# Hi



## bw89 (Oct 13, 2010)

Hi i am new to this forum,

i was told to introduce myself so here goes.

My name is Bill and i recently moved from england to spain where (looking for wildlife) i got really interested in mantids, which led me to get my first mantis.
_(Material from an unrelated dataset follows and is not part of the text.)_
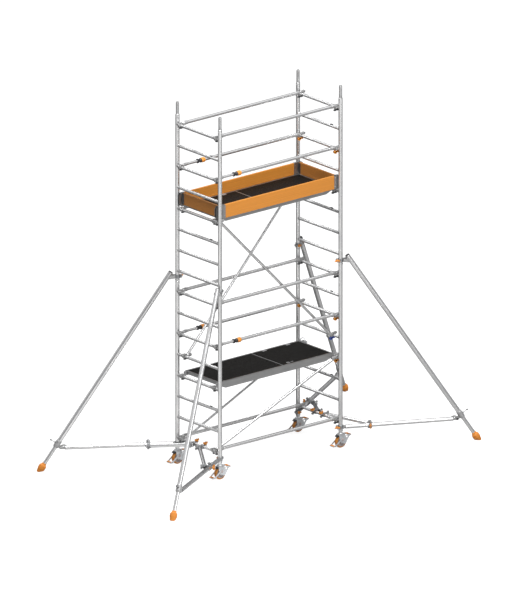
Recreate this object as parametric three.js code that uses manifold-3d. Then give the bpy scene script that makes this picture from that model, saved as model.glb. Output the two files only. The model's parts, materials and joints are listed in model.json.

I keep lots of reptiles, (see my pets page  http://pets.aretop.com/members/bw89) and i have two rats and a jack russell.


----------



## Seattle79 (Oct 13, 2010)

Welcome to the Forum Bill.

-Kevin


----------



## Jesskb (Oct 13, 2010)

Welcome!


----------



## Rick (Oct 13, 2010)

Welcome Bill.


----------



## LauraMG (Oct 13, 2010)

Welcome welcome!


----------



## angelofdeathzz (Oct 13, 2010)

Welcome BW


----------



## hibiscusmile (Oct 13, 2010)

Hi Bill, welcome , welcome! see, that was easy!


----------



## ismart (Oct 14, 2010)

Welcome to the forum!


----------



## bw89 (Oct 14, 2010)

Thanks everyone


----------



## PhilinYuma (Oct 14, 2010)

Welcome from Yuma, Arizona! Two rats and a Jack Russel? Now that should be interesting!


----------